** Written exercise **
Output the data below in full, byte for byte. Nothing may differ.

** Given material **
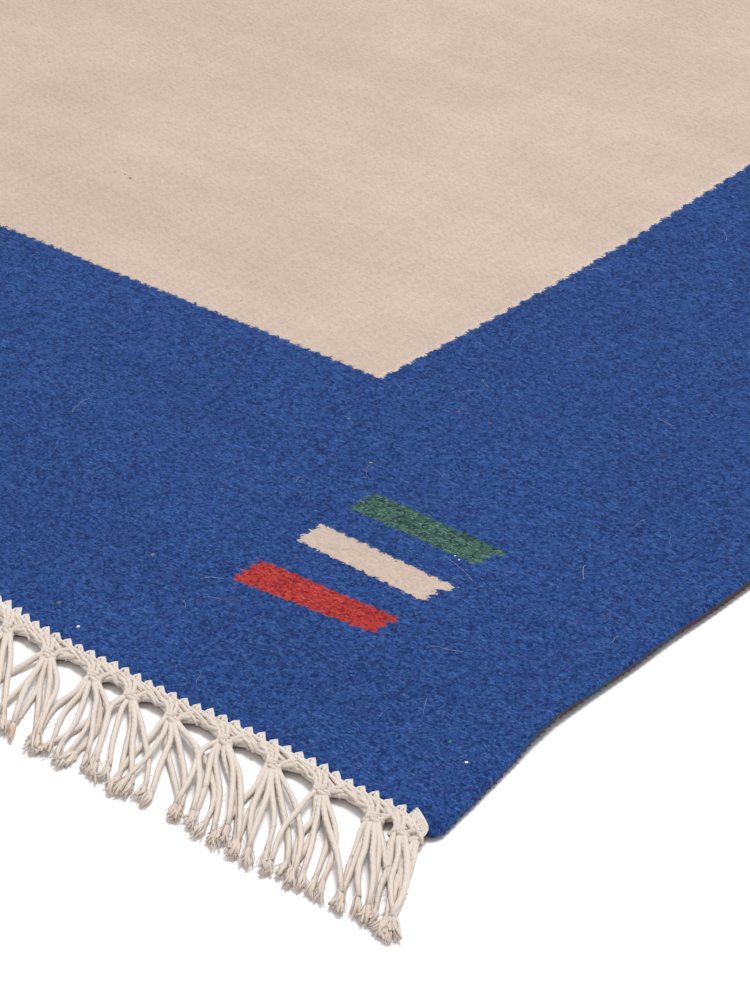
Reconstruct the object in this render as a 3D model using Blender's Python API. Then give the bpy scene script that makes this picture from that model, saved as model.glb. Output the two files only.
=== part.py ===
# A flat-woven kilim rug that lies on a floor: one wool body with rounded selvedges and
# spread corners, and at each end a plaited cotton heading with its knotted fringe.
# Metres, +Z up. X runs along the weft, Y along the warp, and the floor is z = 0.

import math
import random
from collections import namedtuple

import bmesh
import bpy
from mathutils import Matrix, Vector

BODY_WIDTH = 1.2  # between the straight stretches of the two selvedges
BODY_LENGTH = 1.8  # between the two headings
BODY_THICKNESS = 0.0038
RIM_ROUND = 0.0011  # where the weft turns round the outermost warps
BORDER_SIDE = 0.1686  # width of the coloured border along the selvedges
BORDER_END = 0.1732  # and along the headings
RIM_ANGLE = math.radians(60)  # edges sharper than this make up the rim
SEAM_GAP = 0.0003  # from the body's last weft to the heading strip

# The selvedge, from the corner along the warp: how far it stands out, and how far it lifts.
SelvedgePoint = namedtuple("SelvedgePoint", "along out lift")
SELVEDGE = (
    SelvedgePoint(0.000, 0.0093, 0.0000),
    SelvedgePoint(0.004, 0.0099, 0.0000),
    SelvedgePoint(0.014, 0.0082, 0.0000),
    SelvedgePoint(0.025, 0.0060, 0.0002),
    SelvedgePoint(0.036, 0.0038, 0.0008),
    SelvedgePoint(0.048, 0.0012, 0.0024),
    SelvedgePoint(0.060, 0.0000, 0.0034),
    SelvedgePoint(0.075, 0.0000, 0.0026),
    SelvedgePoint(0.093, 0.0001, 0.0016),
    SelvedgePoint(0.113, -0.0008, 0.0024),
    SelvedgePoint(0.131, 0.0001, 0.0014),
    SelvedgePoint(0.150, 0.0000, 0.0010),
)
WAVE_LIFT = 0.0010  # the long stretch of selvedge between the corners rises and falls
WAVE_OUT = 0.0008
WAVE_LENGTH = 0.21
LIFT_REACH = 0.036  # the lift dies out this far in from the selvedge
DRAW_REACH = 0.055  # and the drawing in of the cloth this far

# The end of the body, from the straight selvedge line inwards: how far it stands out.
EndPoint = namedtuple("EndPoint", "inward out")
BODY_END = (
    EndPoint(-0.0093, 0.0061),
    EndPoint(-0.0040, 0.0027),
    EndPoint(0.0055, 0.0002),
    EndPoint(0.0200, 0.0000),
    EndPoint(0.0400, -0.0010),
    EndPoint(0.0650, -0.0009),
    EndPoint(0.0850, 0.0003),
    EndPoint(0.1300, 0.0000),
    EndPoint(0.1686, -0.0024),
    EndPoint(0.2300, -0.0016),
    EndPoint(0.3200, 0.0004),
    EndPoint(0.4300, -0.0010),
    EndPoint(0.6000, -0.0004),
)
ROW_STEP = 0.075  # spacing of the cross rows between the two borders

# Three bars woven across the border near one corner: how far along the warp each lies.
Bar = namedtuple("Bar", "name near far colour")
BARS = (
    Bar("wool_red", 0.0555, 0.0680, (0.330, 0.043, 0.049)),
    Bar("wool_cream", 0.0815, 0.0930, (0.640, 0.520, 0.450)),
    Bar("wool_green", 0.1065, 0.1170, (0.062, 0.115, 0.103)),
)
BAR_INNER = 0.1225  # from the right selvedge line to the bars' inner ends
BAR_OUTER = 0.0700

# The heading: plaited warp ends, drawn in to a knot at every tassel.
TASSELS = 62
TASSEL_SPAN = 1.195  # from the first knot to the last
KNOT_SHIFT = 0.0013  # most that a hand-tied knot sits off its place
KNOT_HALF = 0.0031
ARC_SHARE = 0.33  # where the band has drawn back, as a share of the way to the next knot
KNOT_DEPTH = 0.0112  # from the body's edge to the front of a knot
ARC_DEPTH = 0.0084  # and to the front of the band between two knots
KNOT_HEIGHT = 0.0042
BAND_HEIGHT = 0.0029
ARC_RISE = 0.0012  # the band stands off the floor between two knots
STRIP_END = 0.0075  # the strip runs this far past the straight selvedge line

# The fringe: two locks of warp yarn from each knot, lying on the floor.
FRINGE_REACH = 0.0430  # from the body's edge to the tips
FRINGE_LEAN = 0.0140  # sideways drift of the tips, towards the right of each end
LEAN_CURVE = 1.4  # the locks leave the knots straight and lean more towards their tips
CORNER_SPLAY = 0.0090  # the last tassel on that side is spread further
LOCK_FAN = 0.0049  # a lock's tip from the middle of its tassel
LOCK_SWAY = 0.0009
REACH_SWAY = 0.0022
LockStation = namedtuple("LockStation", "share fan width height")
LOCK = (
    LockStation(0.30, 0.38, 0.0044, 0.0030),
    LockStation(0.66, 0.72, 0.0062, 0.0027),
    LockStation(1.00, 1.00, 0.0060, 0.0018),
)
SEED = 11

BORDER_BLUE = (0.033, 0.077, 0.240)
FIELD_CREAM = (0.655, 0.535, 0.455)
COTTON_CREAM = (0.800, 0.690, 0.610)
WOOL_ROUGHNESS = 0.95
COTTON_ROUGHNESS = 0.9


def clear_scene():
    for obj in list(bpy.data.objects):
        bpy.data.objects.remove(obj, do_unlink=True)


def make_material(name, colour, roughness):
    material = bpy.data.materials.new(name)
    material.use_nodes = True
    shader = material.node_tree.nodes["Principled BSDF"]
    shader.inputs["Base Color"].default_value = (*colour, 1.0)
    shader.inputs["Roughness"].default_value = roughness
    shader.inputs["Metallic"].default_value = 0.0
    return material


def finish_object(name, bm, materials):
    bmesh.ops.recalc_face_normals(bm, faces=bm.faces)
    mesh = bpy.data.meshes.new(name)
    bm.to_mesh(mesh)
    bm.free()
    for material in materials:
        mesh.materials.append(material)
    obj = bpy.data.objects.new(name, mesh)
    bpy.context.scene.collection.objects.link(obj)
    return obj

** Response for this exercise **
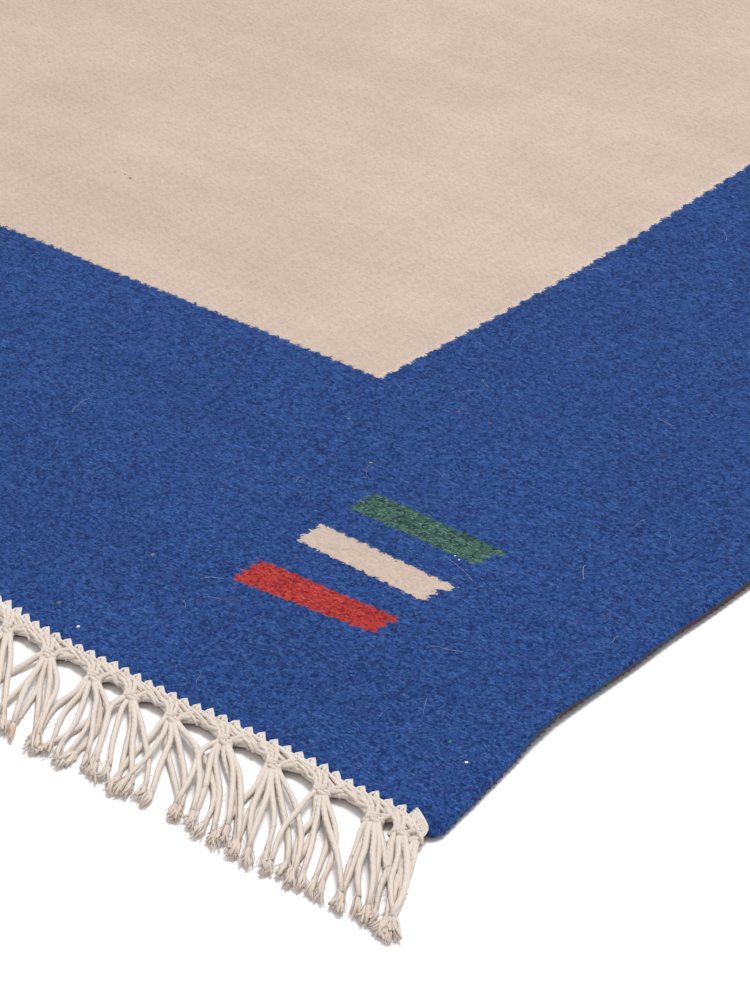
Reconstruct the object in this render as a 3D model using Blender's Python API. Then give the bpy scene script that makes this picture from that model, saved as model.glb. Output the two files only.
=== part.py ===
# A flat-woven kilim rug that lies on a floor: one wool body with rounded selvedges and
# spread corners, and at each end a plaited cotton heading with its knotted fringe.
# Metres, +Z up. X runs along the weft, Y along the warp, and the floor is z = 0.

import math
import random
from collections import namedtuple

import bmesh
import bpy
from mathutils import Matrix, Vector

BODY_WIDTH = 1.2  # between the straight stretches of the two selvedges
BODY_LENGTH = 1.8  # between the two headings
BODY_THICKNESS = 0.0038
RIM_ROUND = 0.0011  # where the weft turns round the outermost warps
BORDER_SIDE = 0.1686  # width of the coloured border along the selvedges
BORDER_END = 0.1732  # and along the headings
RIM_ANGLE = math.radians(60)  # edges sharper than this make up the rim
SEAM_GAP = 0.0003  # from the body's last weft to the heading strip

# The selvedge, from the corner along the warp: how far it stands out, and how far it lifts.
SelvedgePoint = namedtuple("SelvedgePoint", "along out lift")
SELVEDGE = (
    SelvedgePoint(0.000, 0.0093, 0.0000),
    SelvedgePoint(0.004, 0.0099, 0.0000),
    SelvedgePoint(0.014, 0.0082, 0.0000),
    SelvedgePoint(0.025, 0.0060, 0.0002),
    SelvedgePoint(0.036, 0.0038, 0.0008),
    SelvedgePoint(0.048, 0.0012, 0.0024),
    SelvedgePoint(0.060, 0.0000, 0.0034),
    SelvedgePoint(0.075, 0.0000, 0.0026),
    SelvedgePoint(0.093, 0.0001, 0.0016),
    SelvedgePoint(0.113, -0.0008, 0.0024),
    SelvedgePoint(0.131, 0.0001, 0.0014),
    SelvedgePoint(0.150, 0.0000, 0.0010),
)
WAVE_LIFT = 0.0010  # the long stretch of selvedge between the corners rises and falls
WAVE_OUT = 0.0008
WAVE_LENGTH = 0.21
LIFT_REACH = 0.036  # the lift dies out this far in from the selvedge
DRAW_REACH = 0.055  # and the drawing in of the cloth this far

# The end of the body, from the straight selvedge line inwards: how far it stands out.
EndPoint = namedtuple("EndPoint", "inward out")
BODY_END = (
    EndPoint(-0.0093, 0.0061),
    EndPoint(-0.0040, 0.0027),
    EndPoint(0.0055, 0.0002),
    EndPoint(0.0200, 0.0000),
    EndPoint(0.0400, -0.0010),
    EndPoint(0.0650, -0.0009),
    EndPoint(0.0850, 0.0003),
    EndPoint(0.1300, 0.0000),
    EndPoint(0.1686, -0.0024),
    EndPoint(0.2300, -0.0016),
    EndPoint(0.3200, 0.0004),
    EndPoint(0.4300, -0.0010),
    EndPoint(0.6000, -0.0004),
)
ROW_STEP = 0.075  # spacing of the cross rows between the two borders

# Three bars woven across the border near one corner: how far along the warp each lies.
Bar = namedtuple("Bar", "name near far colour")
BARS = (
    Bar("wool_red", 0.0555, 0.0680, (0.330, 0.043, 0.049)),
    Bar("wool_cream", 0.0815, 0.0930, (0.640, 0.520, 0.450)),
    Bar("wool_green", 0.1065, 0.1170, (0.062, 0.115, 0.103)),
)
BAR_INNER = 0.1225  # from the right selvedge line to the bars' inner ends
BAR_OUTER = 0.0700

# The heading: plaited warp ends, drawn in to a knot at every tassel.
TASSELS = 62
TASSEL_SPAN = 1.195  # from the first knot to the last
KNOT_SHIFT = 0.0013  # most that a hand-tied knot sits off its place
KNOT_HALF = 0.0031
ARC_SHARE = 0.33  # where the band has drawn back, as a share of the way to the next knot
KNOT_DEPTH = 0.0112  # from the body's edge to the front of a knot
ARC_DEPTH = 0.0084  # and to the front of the band between two knots
KNOT_HEIGHT = 0.0042
BAND_HEIGHT = 0.0029
ARC_RISE = 0.0012  # the band stands off the floor between two knots
STRIP_END = 0.0075  # the strip runs this far past the straight selvedge line

# The fringe: two locks of warp yarn from each knot, lying on the floor.
FRINGE_REACH = 0.0430  # from the body's edge to the tips
FRINGE_LEAN = 0.0140  # sideways drift of the tips, towards the right of each end
LEAN_CURVE = 1.4  # the locks leave the knots straight and lean more towards their tips
CORNER_SPLAY = 0.0090  # the last tassel on that side is spread further
LOCK_FAN = 0.0049  # a lock's tip from the middle of its tassel
LOCK_SWAY = 0.0009
REACH_SWAY = 0.0022
LockStation = namedtuple("LockStation", "share fan width height")
LOCK = (
    LockStation(0.30, 0.38, 0.0044, 0.0030),
    LockStation(0.66, 0.72, 0.0062, 0.0027),
    LockStation(1.00, 1.00, 0.0060, 0.0018),
)
SEED = 11

BORDER_BLUE = (0.033, 0.077, 0.240)
FIELD_CREAM = (0.655, 0.535, 0.455)
COTTON_CREAM = (0.800, 0.690, 0.610)
WOOL_ROUGHNESS = 0.95
COTTON_ROUGHNESS = 0.9


def clear_scene():
    for obj in list(bpy.data.objects):
        bpy.data.objects.remove(obj, do_unlink=True)


def make_material(name, colour, roughness):
    material = bpy.data.materials.new(name)
    material.use_nodes = True
    shader = material.node_tree.nodes["Principled BSDF"]
    shader.inputs["Base Color"].default_value = (*colour, 1.0)
    shader.inputs["Roughness"].default_value = roughness
    shader.inputs["Metallic"].default_value = 0.0
    return material


def finish_object(name, bm, materials):
    bmesh.ops.recalc_face_normals(bm, faces=bm.faces)
    mesh = bpy.data.meshes.new(name)
    bm.to_mesh(mesh)
    bm.free()
    for material in materials:
        mesh.materials.append(material)
    obj = bpy.data.objects.new(name, mesh)
    bpy.context.scene.collection.objects.link(obj)
    return obj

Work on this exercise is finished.